Microorganisms represent an important component of biodiversity, and there is a need to integrate the corresponding data in the future objectives highlighted by RDA and Biodiversity Data Integration interest group. Microbial biotechnology provides innovations for sustainable development, for human and animal health. Global microbial catalogues are available and culture collections offer a variety of services, technologies and bioproducts which are good alternatives to replace the harmful/chemical existing ones in the market. Including biodiversity-based solutions in all development fields will support environment, agriculture, industries, human well-being, health and nutritional food, and medicinal discoveries etc.
Established in 1952, the CMII collection, part from the Pharmaceutical Biotechnologies Department, holds over 400 strains of bacteria, yeasts. Since 1981, CMII has been registered at the World Federation of Culture Collections (id number WFCC 232). In 2014, CMII joined in a pan-European distributed research infrastructure, Microbial Resource Research Infrastructure –MIRRI, as a collaborating party and national node in Romania.
The collection strains are of industrial importance (biohazard groups 1 and 2) as producers of pharmaceuticals and similar ingredients, biochemicals, as well as for veterinary and agrochemical use.
The CMII-ICCF main directions are focusing on bioactive substances and biomaterials synthesis, R&D upstream and downstream processes, mostly with pharmaceutical applications. They are further developed to medicines or similar health products by pharmaceutical technology, analytical and pharmacological characterization studies in the institute (i.e: bacterial xylanase, pullulan, curdlan and xanthan polysaccharides, biodegradable biopoliesters, “Bactosan” – product of veterinary use and “Bactobiogen” - product for human use, both to restore normal intestinal flora, microbial ecological products with biostimulation and biofertilization action, biological products used for the control of pathogenic fungi attacking culture plants, probiotics with microorganisms (for veterinary use), chromiated yeast biomass with hypoglycemiant action, yeast biomass bioproduct enriched in chromium and selenium with antioxidant and antidiabetic action, seleniated yeast biopreparate from Saccharomyces cerevisiae cultures with antioxidant action etc.)
However, there is a need to better promote sharing and application of microbial resource information, standards and management practices in culture collections. Many countries are rich in natural resources, and microbial communities are not an exception, but also can be identified considerable gaps in terms of data management and sharing of these bioresources. Continuously updating with the technical advancements in the field of bioinformatics, synthetic biology, development of microbial resource databases and their management platforms, or microbial infrastructures, represent some of the global challenges.

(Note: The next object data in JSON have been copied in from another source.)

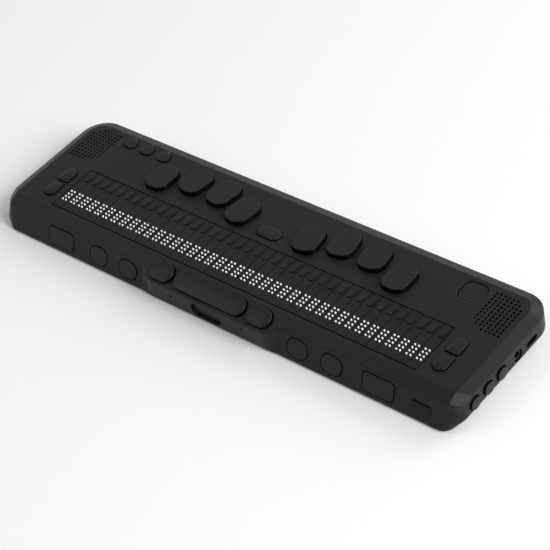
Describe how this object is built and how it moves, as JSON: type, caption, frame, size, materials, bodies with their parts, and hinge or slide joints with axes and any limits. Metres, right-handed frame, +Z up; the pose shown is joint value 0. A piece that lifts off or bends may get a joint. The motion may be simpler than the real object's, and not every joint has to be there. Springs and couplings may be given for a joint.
{
  "type": "braille display",
  "caption": "Braille display with a row of piezo cells, routing keys, entry keys, thumb keys, front keys, speakers and side ports.",
  "frame": {"origin": "under the middle of the case, on the surface that the feet stand on", "axes": "+X to the user's right along the braille line, +Y to the rear, +Z up"},
  "size_m": [0.3222, 0.089, 0.022],
  "materials": {
    "case": "fine matt grain",
    "glossy_key": "polished",
    "plain_key": "satin",
    "side_key": "satin",
    "cap": "satin",
    "dot": "smooth",
    "routing": "satin",
    "module": "plain",
    "board": "solder mask",
    "switch": "plain",
    "battery": "foil",
    "speaker": "plain",
    "metal": "drawn sheet",
    "jack": "plain",
    "rubber": "matt",
    "window": "translucent"
  },
  "bodies": {
    "housing": {"top_cover": "case", "bottom_case": "case", "cell_caps": "cap", "cell_modules": "module", "cell_board": "board", "battery": "battery", "key_board": "board", "main_board": "board", "speaker_left": "speaker", "speaker_right": "speaker", "thumb_board": "board", "front_board_left": "board", "front_board_right": "board", "side_board": "board", "key_switches": "switch", "audio_jack": "jack", "usb_c_port": "metal", "microphones": "switch", "card_socket": "metal", "rubber_feet": "rubber", "indicator_windows": "window"},
    "dot_1_key": {"dot_1_key": "glossy_key"},
    "dot_2_key": {"dot_2_key": "glossy_key"},
    "dot_3_key": {"dot_3_key": "glossy_key"},
    "dot_4_key": {"dot_4_key": "glossy_key"},
    "dot_5_key": {"dot_5_key": "glossy_key"},
    "dot_6_key": {"dot_6_key": "glossy_key"},
    "dot_7_key": {"dot_7_key": "glossy_key"},
    "dot_8_key": {"dot_8_key": "glossy_key"},
    "space_key": {"space_key": "plain_key"},
    "function_button_1": {"function_button_1": "plain_key"},
    "function_button_2": {"function_button_2": "plain_key"},
    "function_button_3": {"function_button_3": "plain_key"},
    "power_button": {"power_button": "plain_key"},
    "left_scroll_up_key": {"left_scroll_up_key": "plain_key"},
    "left_scroll_down_key": {"left_scroll_down_key": "plain_key"},
    "right_scroll_up_key": {"right_scroll_up_key": "plain_key"},
    "right_scroll_down_key": {"right_scroll_down_key": "plain_key"},
    "thumb_key_left": {"thumb_key_left": "glossy_key"},
    "thumb_bar": {"thumb_bar": "glossy_key"},
    "thumb_key_right": {"thumb_key_right": "glossy_key"},
    "front_key_left_inner": {"front_key_left_inner": "plain_key"},
    "front_key_left_middle": {"front_key_left_middle": "plain_key"},
    "front_key_left_outer": {"front_key_left_outer": "plain_key"},
    "front_key_right_inner": {"front_key_right_inner": "plain_key"},
    "front_key_right_middle": {"front_key_right_middle": "plain_key"},
    "front_key_right_outer": {"front_key_right_outer": "plain_key"},
    "side_button_1": {"side_button_1": "side_key"},
    "side_button_2": {"side_button_2": "side_key"},
    "side_button_3": {"side_button_3": "side_key"},
    "routing_group_1": {"routing_keys_1": "routing"},
    "routing_group_2": {"routing_keys_2": "routing"},
    "routing_group_3": {"routing_keys_3": "routing"},
    "routing_group_4": {"routing_keys_4": "routing"},
    "routing_group_5": {"routing_keys_5": "routing"},
    "routing_group_6": {"routing_keys_6": "routing"},
    "routing_group_7": {"routing_keys_7": "routing"},
    "routing_group_8": {"routing_keys_8": "routing"},
    "dots": {"braille_pins": "dot"}
  },
  "joints": [
    {"name": "dot_1_key_press", "type": "slide", "parent": "housing", "child": "dot_1_key", "axis": [0, 0, -1], "range_m": [0, 0.0015], "stiffness_N_per_m": 200, "springref_m": -0.001},
    {"name": "dot_2_key_press", "type": "slide", "parent": "housing", "child": "dot_2_key", "axis": [0, 0, -1], "range_m": [0, 0.0015], "stiffness_N_per_m": 200, "springref_m": -0.001},
    {"name": "dot_3_key_press", "type": "slide", "parent": "housing", "child": "dot_3_key", "axis": [0, 0, -1], "range_m": [0, 0.0015], "stiffness_N_per_m": 200, "springref_m": -0.001},
    {"name": "dot_4_key_press", "type": "slide", "parent": "housing", "child": "dot_4_key", "axis": [0, 0, -1], "range_m": [0, 0.0015], "stiffness_N_per_m": 200, "springref_m": -0.001},
    {"name": "dot_5_key_press", "type": "slide", "parent": "housing", "child": "dot_5_key", "axis": [0, 0, -1], "range_m": [0, 0.0015], "stiffness_N_per_m": 200, "springref_m": -0.001},
    {"name": "dot_6_key_press", "type": "slide", "parent": "housing", "child": "dot_6_key", "axis": [0, 0, -1], "range_m": [0, 0.0015], "stiffness_N_per_m": 200, "springref_m": -0.001},
    {"name": "dot_7_key_press", "type": "slide", "parent": "housing", "child": "dot_7_key", "axis": [0, 0, -1], "range_m": [0, 0.0015], "stiffness_N_per_m": 200, "springref_m": -0.001},
    {"name": "dot_8_key_press", "type": "slide", "parent": "housing", "child": "dot_8_key", "axis": [0, 0, -1], "range_m": [0, 0.0015], "stiffness_N_per_m": 200, "springref_m": -0.001},
    {"name": "space_key_press", "type": "slide", "parent": "housing", "child": "space_key", "axis": [0, 0, -1], "range_m": [0, 0.001], "stiffness_N_per_m": 300, "springref_m": -0.001},
    {"name": "function_button_1_press", "type": "slide", "parent": "housing", "child": "function_button_1", "axis": [0, 0, -1], "range_m": [0, 0.0006], "stiffness_N_per_m": 400, "springref_m": -0.001},
    {"name": "function_button_2_press", "type": "slide", "parent": "housing", "child": "function_button_2", "axis": [0, 0, -1], "range_m": [0, 0.0006], "stiffness_N_per_m": 400, "springref_m": -0.001},
    {"name": "function_button_3_press", "type": "slide", "parent": "housing", "child": "function_button_3", "axis": [0, 0, -1], "range_m": [0, 0.0006], "stiffness_N_per_m": 400, "springref_m": -0.001},
    {"name": "power_button_press", "type": "slide", "parent": "housing", "child": "power_button", "axis": [0, 0, -1], "range_m": [0, 0.0006], "stiffness_N_per_m": 400, "springref_m": -0.001},
    {"name": "left_scroll_up_key_press", "type": "slide", "parent": "housing", "child": "left_scroll_up_key", "axis": [0, 0, -1], "range_m": [0, 0.0008], "stiffness_N_per_m": 400, "springref_m": -0.001},
    {"name": "left_scroll_down_key_press", "type": "slide", "parent": "housing", "child": "left_scroll_down_key", "axis": [0, 0, -1], "range_m": [0, 0.0008], "stiffness_N_per_m": 400, "springref_m": -0.001},
    {"name": "right_scroll_up_key_press", "type": "slide", "parent": "housing", "child": "right_scroll_up_key", "axis": [0, 0, -1], "range_m": [0, 0.0008], "stiffness_N_per_m": 400, "springref_m": -0.001},
    {"name": "right_scroll_down_key_press", "type": "slide", "parent": "housing", "child": "right_scroll_down_key", "axis": [0, 0, -1], "range_m": [0, 0.0008], "stiffness_N_per_m": 400, "springref_m": -0.001},
    {"name": "thumb_key_left_press", "type": "slide", "parent": "housing", "child": "thumb_key_left", "axis": [0, 0.4237, -0.9058], "range_m": [0, 0.001], "stiffness_N_per_m": 300, "springref_m": -0.001},
    {"name": "thumb_bar_press", "type": "slide", "parent": "housing", "child": "thumb_bar", "axis": [0, 0.4237, -0.9058], "range_m": [0, 0.001], "stiffness_N_per_m": 300, "springref_m": -0.001},
    {"name": "thumb_key_right_press", "type": "slide", "parent": "housing", "child": "thumb_key_right", "axis": [0, 0.4237, -0.9058], "range_m": [0, 0.001], "stiffness_N_per_m": 300, "springref_m": -0.001},
    {"name": "front_key_left_inner_press", "type": "slide", "parent": "housing", "child": "front_key_left_inner", "axis": [0, 0.9244, -0.3815], "range_m": [0, 0.0008], "stiffness_N_per_m": 400, "springref_m": -0.001},
    {"name": "front_key_left_middle_press", "type": "slide", "parent": "housing", "child": "front_key_left_middle", "axis": [0, 0.9244, -0.3815], "range_m": [0, 0.0008], "stiffness_N_per_m": 400, "springref_m": -0.001},
    {"name": "front_key_left_outer_press", "type": "slide", "parent": "housing", "child": "front_key_left_outer", "axis": [0, 0.9244, -0.3815], "range_m": [0, 0.0008], "stiffness_N_per_m": 400, "springref_m": -0.001},
    {"name": "front_key_right_inner_press", "type": "slide", "parent": "housing", "child": "front_key_right_inner", "axis": [0, 0.9244, -0.3815], "range_m": [0, 0.0008], "stiffness_N_per_m": 400, "springref_m": -0.001},
    {"name": "front_key_right_middle_press", "type": "slide", "parent": "housing", "child": "front_key_right_middle", "axis": [0, 0.9244, -0.3815], "range_m": [0, 0.0008], "stiffness_N_per_m": 400, "springref_m": -0.001},
    {"name": "front_key_right_outer_press", "type": "slide", "parent": "housing", "child": "front_key_right_outer", "axis": [0, 0.9244, -0.3815], "range_m": [0, 0.0008], "stiffness_N_per_m": 400, "springref_m": -0.001},
    {"name": "side_button_1_press", "type": "slide", "parent": "housing", "child": "side_button_1", "axis": [-1, 0, 0], "range_m": [0, 0.0006], "stiffness_N_per_m": 400, "springref_m": -0.001},
    {"name": "side_button_2_press", "type": "slide", "parent": "housing", "child": "side_button_2", "axis": [-1, 0, 0], "range_m": [0, 0.0006], "stiffness_N_per_m": 400, "springref_m": -0.001},
    {"name": "side_button_3_press", "type": "slide", "parent": "housing", "child": "side_button_3", "axis": [-1, 0, 0], "range_m": [0, 0.0006], "stiffness_N_per_m": 400, "springref_m": -0.001},
    {"name": "routing_group_1_press", "type": "slide", "parent": "housing", "child": "routing_group_1", "axis": [0, 0, -1], "range_m": [0, 0.0004], "stiffness_N_per_m": 400, "springref_m": -0.001},
    {"name": "routing_group_2_press", "type": "slide", "parent": "housing", "child": "routing_group_2", "axis": [0, 0, -1], "range_m": [0, 0.0004], "stiffness_N_per_m": 400, "springref_m": -0.001},
    {"name": "routing_group_3_press", "type": "slide", "parent": "housing", "child": "routing_group_3", "axis": [0, 0, -1], "range_m": [0, 0.0004], "stiffness_N_per_m": 400, "springref_m": -0.001},
    {"name": "routing_group_4_press", "type": "slide", "parent": "housing", "child": "routing_group_4", "axis": [0, 0, -1], "range_m": [0, 0.0004], "stiffness_N_per_m": 400, "springref_m": -0.001},
    {"name": "routing_group_5_press", "type": "slide", "parent": "housing", "child": "routing_group_5", "axis": [0, 0, -1], "range_m": [0, 0.0004], "stiffness_N_per_m": 400, "springref_m": -0.001},
    {"name": "routing_group_6_press", "type": "slide", "parent": "housing", "child": "routing_group_6", "axis": [0, 0, -1], "range_m": [0, 0.0004], "stiffness_N_per_m": 400, "springref_m": -0.001},
    {"name": "routing_group_7_press", "type": "slide", "parent": "housing", "child": "routing_group_7", "axis": [0, 0, -1], "range_m": [0, 0.0004], "stiffness_N_per_m": 400, "springref_m": -0.001},
    {"name": "routing_group_8_press", "type": "slide", "parent": "housing", "child": "routing_group_8", "axis": [0, 0, -1], "range_m": [0, 0.0004], "stiffness_N_per_m": 400, "springref_m": -0.001},
    {"name": "dots_drop", "type": "slide", "parent": "housing", "child": "dots", "axis": [0, 0, -1], "range_m": [0, 0.0007], "stiffness_N_per_m": 400, "springref_m": -0.001}
  ]
}
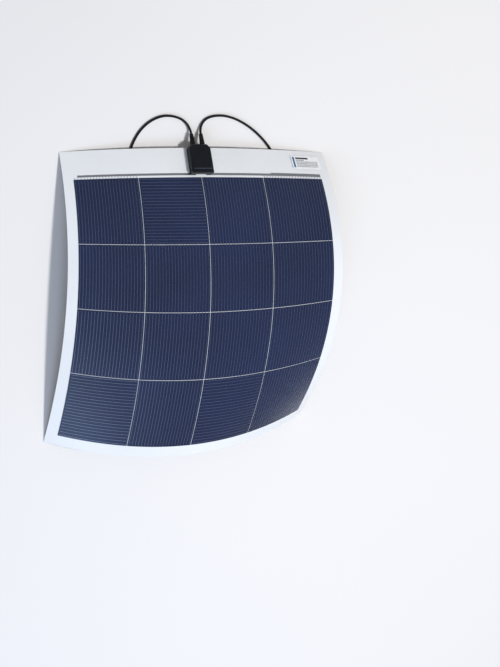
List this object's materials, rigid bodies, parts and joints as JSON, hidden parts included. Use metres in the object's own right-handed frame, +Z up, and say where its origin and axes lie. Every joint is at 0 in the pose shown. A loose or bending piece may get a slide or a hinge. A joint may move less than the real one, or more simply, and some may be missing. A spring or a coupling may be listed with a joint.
{
  "type": "flexible solar sheet",
  "caption": "Thin flexible solar panel of dark blue square cells on a white laminate, bent into a shallow arch, with a junction box and two connector cables.",
  "frame": {"origin": "on the floor below the middle of the sheet", "axes": "+Z up, out of the cell side; +X across the sheet's width; +Y towards the edge with the junction box"},
  "size_m": [0.6876, 0.769, 0.1298],
  "materials": {
    "silicon_cell": "satin",
    "tinned_copper": "satin",
    "plated_contact": "satin",
    "white_backsheet": "matte",
    "encapsulant": "gloss",
    "front_film": "satin",
    "label_film": "satin",
    "silicone": "matte",
    "black_rubber": "matte",
    "cable_sheath": "satin",
    "strap_plastic": "satin",
    "diode_case": "satin",
    "black_plastic": "satin"
  },
  "bodies": {
    "sheet": {"backsheet": "white_backsheet", "box_adhesive_pad": "silicone", "bus_ribbon_left": "tinned_copper", "bus_ribbon_right": "tinned_copper", "bypass_diode": "diode_case", "cable_left": "cable_sheath", "cable_right": "cable_sheath", "cable_seals": "black_rubber", "cell_row1_column1": "silicon_cell", "cell_row1_column2": "silicon_cell", "cell_row1_column3": "silicon_cell", "cell_row1_column4": "silicon_cell", "cell_row2_column1": "silicon_cell", "cell_row2_column2": "silicon_cell", "cell_row2_column3": "silicon_cell", "cell_row2_column4": "silicon_cell", "cell_row3_column1": "silicon_cell", "cell_row3_column2": "silicon_cell", "cell_row3_column3": "silicon_cell", "cell_row3_column4": "silicon_cell", "cell_row4_column1": "silicon_cell", "cell_row4_column2": "silicon_cell", "cell_row4_column3": "silicon_cell", "cell_row4_column4": "silicon_cell", "coil_left": "cable_sheath", "coil_right": "cable_sheath", "coil_ties": "strap_plastic", "front_encapsulant": "encapsulant", "front_film": "front_film", "junction_box_base": "black_plastic", "output_leads": "tinned_copper", "pin_contact": "plated_contact", "plug_housing": "black_plastic", "rear_encapsulant": "encapsulant", "socket_contact": "plated_contact", "socket_housing": "black_plastic", "strain_relief_left": "black_rubber", "strain_relief_right": "black_rubber", "terminals": "plated_contact", "type_label": "label_film", "wires_at_both_ends": "tinned_copper", "wires_cell01_to_cell02": "tinned_copper", "wires_cell02_to_cell03": "tinned_copper", "wires_cell03_to_cell04": "tinned_copper", "wires_cell04_to_cell05": "tinned_copper", "wires_cell05_to_cell06": "tinned_copper", "wires_cell06_to_cell07": "tinned_copper", "wires_cell07_to_cell08": "tinned_copper", "wires_cell08_to_cell09": "tinned_copper", "wires_cell09_to_cell10": "tinned_copper", "wires_cell10_to_cell11": "tinned_copper", "wires_cell11_to_cell12": "tinned_copper", "wires_cell12_to_cell13": "tinned_copper", "wires_cell13_to_cell14": "tinned_copper", "wires_cell14_to_cell15": "tinned_copper", "wires_cell15_to_cell16": "tinned_copper"},
    "lid": {"junction_box_lid": "black_plastic", "junction_box_gasket": "black_rubber"},
    "plug_nut": {"plug_cap_nut": "black_plastic"},
    "socket_nut": {"socket_cap_nut": "black_plastic"}
  },
  "joints": [
    {"name": "lid_lift", "type": "slide", "parent": "sheet", "child": "lid", "axis": [-0.0068, 0.4567, 0.8896], "range_m": [0, 0.03]},
    {"name": "plug_nut_turn", "type": "hinge", "parent": "sheet", "child": "plug_nut", "pos_m": [-0.04, 0.233, 0.0097], "axis": [-1, 0, 0], "range_deg": [0, 360]},
    {"name": "socket_nut_turn", "type": "hinge", "parent": "sheet", "child": "socket_nut", "pos_m": [0.122, 0.22, 0.0097], "axis": [1, 0, 0], "range_deg": [0, 360]}
  ]
}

Therefore, international regulatory measures are very important in this context. The most known agreement under the international law is The Nagoya Protocol on Access to Genetic Resources and the Fair and Equitable Sharing of Benefits Arising from their utilization (ABS), which operates in the context of the Convention on Biological Diversity (CBD), and aims to implement the fair and equitable sharing of benefits derived from the utilization of genetic resources. It helps countries to regulate access to biological resources for biodiversity-based innovation and the sharing of resulting benefits in compliance with the ABS regulations. Since 2014, when the protocol entered into force, various tools and mechanisms emerged (i.e. ABS Clearing-House), and aimed to facilitate the implementation of legal measures in the field. In every country are expected laws and regulations, which establish the ABS requirements and procedures, in order to help the organizations, individual researchers, companies and industry to follow the rules for accessing and manipulating the genetic resources according to their national jurisdiction.
As a conclusion, ABS needs to be treated with responsibility by the scientific community, and market companies, due diligence systems need to be encouraged, genetic resources, traditional knowledge and intellectual property need to be protected, and microbial diversity and the corresponding research and development need to be mainstreamed in all fields of activities.